The problem with ice-cream is that it is very cold. Sometimes, we put very cold objects in our mouth, and our teeth freeze up. Why is that? Ask Boz has found that our teeth have a liquid inner core, similar to the new diet Twinkies that feature a "creamy water" filling. So, when our teeth come in contact with a frozen substance for a prolonged period, they may freeze up themselves.

Two solutions:

  1. Heat your teeth up before eating cold foods. A very small propane grill would do the trick, or a teeny-tiny kerosene heater. (We no longer support the "very small fire" solution, as the cost of modifying the nasal passages to make a useful chimney were prohibitive, and the tendency for mean people to call those so modified "hearth nose" was confusing and hurtful.) There's no need to heat teeth to boiling; this will vaporize the ice-cream on contact, and cause scalding burns to the gum and tongue. We find 150 to 185 F is a nice range to counter frozen teeth, while maintaining a faithful ice-cream feel in the mouth. The burns that occur are only tolerable bad, and can be quite pleasant if you're a masochist.
  2. Eastern mystics point to this issue as a prime example of the West's unbalanced way of living. Most Asian gurus, sages, swamis, sushi-chefs, heretics and monks are known to eat ice-cream with abandon, never having to deal with the mildly uncomfortable tragedy of frozy-teeth. They all practice a form of the Hindu concept "Lactra." While safer than the Western heating technique, learning to modify your lactra takes discipline and firm, small sticks.

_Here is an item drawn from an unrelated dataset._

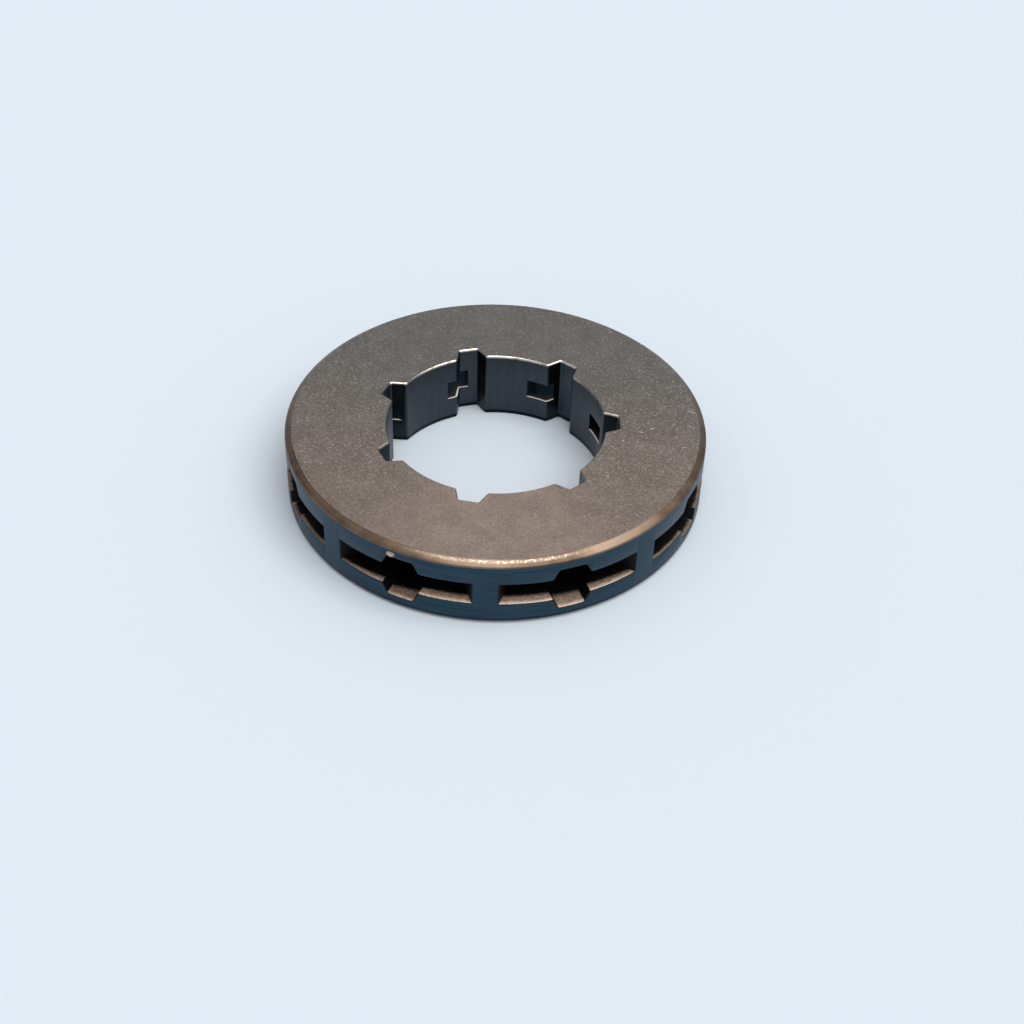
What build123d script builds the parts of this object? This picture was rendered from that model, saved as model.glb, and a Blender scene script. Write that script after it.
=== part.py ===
from build123d import *
from math import asin, cos, degrees, hypot, radians, sin, sqrt, tan
import os

# A floating rim sprocket for a saw chain: one steel ring, lying flat on its lower face.
# Its axis is Z, the lower face is on Z = 0, and one drive-link pocket is centred on +X.
# That pocket lies in line with one notch of the splined bore, so XZ is a plane of symmetry.

# The ring, in millimetres; its rim falls away in a low chamfer, wider than it is tall
rim_diameter = 36.6
thickness = 6.5
rim_chamfer_width = 0.62
rim_chamfer_height = 0.33
rim_corner_break = 0.14
bore_edge_break = 0.12

# The splined bore, which slides on the drum's hub
bore_diameter = 19.05
spline_count = 7
spline_depth = 1.25
spline_mouth_width = 2.7
spline_root_width = 1.72
spline_mouth_round = 0.3
spline_root_round = 0.2

# The drive-link pockets, whose slots leave one narrow tooth between each two
pocket_count = 8
tooth_tip_width = 2.2
flank_angle = 41
slot_height_at_rim = 2.08
slot_height_at_bore = 1.84
clear_out_width = 2.4
flank_round = 0.6
mouth_edge_break = 0.1

# The chip relief, a taller recess in the middle of each pocket
relief_height = 4.1
relief_width_at_slot = 3.28
relief_width_at_floor = 2.26
relief_depth = 5.3
relief_round = 0.25

rim_radius = rim_diameter / 2
bore_radius = bore_diameter / 2
spline_root_radius = bore_radius + spline_depth
spline_middle_radius = bore_radius + spline_depth / 2
spline_mouth_x = sqrt(bore_radius**2 - (spline_mouth_width / 2) ** 2)
shoulder_middle_radius = rim_radius - rim_chamfer_width / 2
mid_height = thickness / 2
# How far a cutting shape stands past the face that it cuts
overrun = 1.0
rim_reach = rim_radius + overrun
bore_reach = bore_radius - overrun

# The pocket's mouth ends where the flank meets the rim, half a tooth short of the half pitch
mouth_half_angle = 180 / pocket_count - degrees(asin(tooth_tip_width / 2 / rim_radius))
mouth_x = rim_radius * cos(radians(mouth_half_angle))
mouth_y = rim_radius * sin(radians(mouth_half_angle))
flank_slope = tan(radians(flank_angle))
throat_x = mouth_x - (mouth_y - clear_out_width / 2) / flank_slope
reach_y = mouth_y + (rim_reach - mouth_x) * flank_slope

# The relief's sides slope outwards from its floor past the slot's edge, to meet inside the slot
relief_slope = (relief_width_at_slot - relief_width_at_floor) / (relief_height - slot_height_at_rim)
relief_waist = (relief_width_at_floor + relief_slope * relief_height) / 2


def slot_half_height(radius):
    """Half the slot's height at a distance from the axis; the slot narrows towards the bore."""
    taper = (slot_height_at_rim - slot_height_at_bore) / (rim_radius - bore_radius)
    return (slot_height_at_bore + taper * (radius - bore_radius)) / 2


# The cross-section of the bore: a circle with trapezoid notches
with BuildSketch() as bore_outline:
    Circle(bore_radius)
    with PolarLocations(0, spline_count):
        Polygon(
            (0, 0),
            (spline_mouth_x, spline_mouth_width / 2),
            (spline_root_radius, spline_root_width / 2),
            (spline_root_radius, -spline_root_width / 2),
            (spline_mouth_x, -spline_mouth_width / 2),
            align=None,
        )
    corners = bore_outline.vertices()
    root_corners = corners.filter_by(lambda corner: corner.center().length > spline_middle_radius)
    fillet(root_corners, spline_root_round)
    corners = bore_outline.vertices()
    mouth_corners = corners.filter_by(lambda corner: corner.center().length < spline_middle_radius)
    fillet(mouth_corners, spline_mouth_round)

# The shape of one pocket, as a solid: the slot with its flanks, throat and clear-out window
with BuildPart() as pocket_core:
    with BuildSketch(Plane.XY.offset(mid_height)):
        with BuildLine():
            Polyline(
                (bore_reach, clear_out_width / 2),
                (throat_x, clear_out_width / 2),
                (rim_reach, reach_y),
                (rim_reach, -reach_y),
                (throat_x, -clear_out_width / 2),
                (bore_reach, -clear_out_width / 2),
                close=True,
            )
        make_face()
    extrude(amount=mid_height, both=True)
    fillet(pocket_core.edges().filter_by(Axis.Z).filter_by_position(Axis.X, throat_x, throat_x), flank_round)
    with BuildSketch(Plane.XZ):
        with BuildLine():
            Polyline(
                (bore_reach, mid_height + slot_half_height(bore_reach)),
                (rim_reach, mid_height + slot_half_height(rim_reach)),
                (rim_reach, mid_height - slot_half_height(rim_reach)),
                (bore_reach, mid_height - slot_half_height(bore_reach)),
                close=True,
            )
        make_face()
    extrude(amount=reach_y, both=True, mode=Mode.INTERSECT)
    with BuildSketch(Plane.YZ.offset(rim_radius - relief_depth)) as relief_section:
        with Locations((0, mid_height)):
            Polygon(
                (relief_width_at_floor / 2, relief_height / 2),
                (relief_waist, 0),
                (relief_width_at_floor / 2, -relief_height / 2),
                (-relief_width_at_floor / 2, -relief_height / 2),
                (-relief_waist, 0),
                (-relief_width_at_floor / 2, relief_height / 2),
                align=None,
            )
        by_height = relief_section.vertices().group_by(Axis.Z)
        fillet(by_height[0] + by_height[-1], relief_round)
    extrude(amount=relief_depth + overrun)

with BuildPart() as rim_sprocket:
    # The section starts halfway between two pockets, so that no pocket cuts the rim's seam
    with BuildSketch(Plane.XZ.rotated((0, 0, 180 / pocket_count))) as disc_section:
        with BuildLine():
            Polyline(
                (0, 0),
                (rim_radius - rim_chamfer_width, 0),
                (rim_radius, rim_chamfer_height),
                (rim_radius, thickness - rim_chamfer_height),
                (rim_radius - rim_chamfer_width, thickness),
                (0, thickness),
                close=True,
            )
        make_face()
        # Where the chamfer meets the rim its corner is worn off, and where it meets the flat face it is crisp
        corners = disc_section.vertices()
        rim_corners = corners.filter_by(lambda corner: hypot(corner.X, corner.Y) > shoulder_middle_radius)
        chamfer(rim_corners, rim_corner_break)
    revolve(axis=Axis.Z)
    with BuildSketch():
        add(bore_outline.sketch)
    extrude(amount=thickness, mode=Mode.SUBTRACT)
    bore_edges = [
        edge
        for face in (rim_sprocket.faces().sort_by(Axis.Z)[0], rim_sprocket.faces().sort_by(Axis.Z)[-1])
        for wire in face.inner_wires()
        for edge in wire.edges()
    ]
    chamfer(bore_edges, bore_edge_break)
    with PolarLocations(0, pocket_count):
        add(pocket_core.part, mode=Mode.SUBTRACT)
    rim_face = rim_sprocket.faces().filter_by(GeomType.CYLINDER).sort_by(SortBy.AREA)[-1]
    mouth_edges = [edge for wire in rim_face.inner_wires() for edge in wire.edges()]
    chamfer(mouth_edges, mouth_edge_break)

rim_sprocket.part.label = "rim_sprocket"
os.makedirs("parts", exist_ok=True)
export_step(rim_sprocket.part, "parts/rim_sprocket.step")
print("solids", len(rim_sprocket.part.solids()), "volume", rim_sprocket.part.volume)
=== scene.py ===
# %% [markdown]
# # A rim sprocket, dressed for its portrait
#
# The object is the drive ring of a chain saw: one steel casting, flat on both sides, with a
# splined bore and a row of pockets round the rim that take the chain's drive links. The solid
# model gives its true size and place. This notebook turns the same ring again as a fine mesh,
# so that its edges can be worn, and gives each surface the finish that its last tool left on it.
#
# We begin by loading the solid model. It is the frame that everything else has to fit.

# %% Load the frame
import math

import bmesh
import bpy
from mathutils import Matrix, Quaternion, Vector


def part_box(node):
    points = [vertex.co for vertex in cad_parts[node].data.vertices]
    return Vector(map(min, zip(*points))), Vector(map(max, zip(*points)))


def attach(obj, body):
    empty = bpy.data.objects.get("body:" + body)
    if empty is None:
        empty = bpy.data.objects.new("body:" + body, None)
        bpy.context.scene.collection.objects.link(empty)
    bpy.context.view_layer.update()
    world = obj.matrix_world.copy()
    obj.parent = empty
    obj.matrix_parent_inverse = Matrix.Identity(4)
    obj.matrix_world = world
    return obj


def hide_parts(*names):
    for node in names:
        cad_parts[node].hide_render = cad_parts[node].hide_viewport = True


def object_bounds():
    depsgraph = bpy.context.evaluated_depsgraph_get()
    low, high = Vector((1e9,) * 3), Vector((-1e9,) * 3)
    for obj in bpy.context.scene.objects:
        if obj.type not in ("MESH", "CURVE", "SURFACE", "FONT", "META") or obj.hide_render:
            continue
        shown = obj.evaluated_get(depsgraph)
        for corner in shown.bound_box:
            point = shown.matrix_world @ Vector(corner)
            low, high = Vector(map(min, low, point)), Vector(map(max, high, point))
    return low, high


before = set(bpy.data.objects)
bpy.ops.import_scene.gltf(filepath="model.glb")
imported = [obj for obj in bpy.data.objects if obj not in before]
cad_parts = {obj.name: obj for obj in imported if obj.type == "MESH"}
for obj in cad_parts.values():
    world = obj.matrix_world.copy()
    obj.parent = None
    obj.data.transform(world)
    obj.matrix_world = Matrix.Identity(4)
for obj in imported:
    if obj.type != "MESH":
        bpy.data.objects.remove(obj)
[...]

You will have to meditate for hours a day, and then spend fifteen minutes sharply rubbing your teeth with the sticks. Though it takes longer then our soulless, Imperialistic, very-small-heat-source method, many Ask Bozzes swear by it. They report that they've never understood the soul balance that can be reached by combining spiritually warmed teeth with a nice sundae, with maybe vanilla and chocolate scoops, butterscotch and chocolate sauce, multi-colored shots, and some whipped-cream and a cherry. Sounds like Nirvana is just a banana split away!

Those are our two main methods, but due to our partnership with the "Coalition for a Reasonable Ice-Cream Habits" (CRICH) we must emphasize that abstinence is the only definite method for avoiding "Icy Teeth." Except very expensive golden tooth-mittens.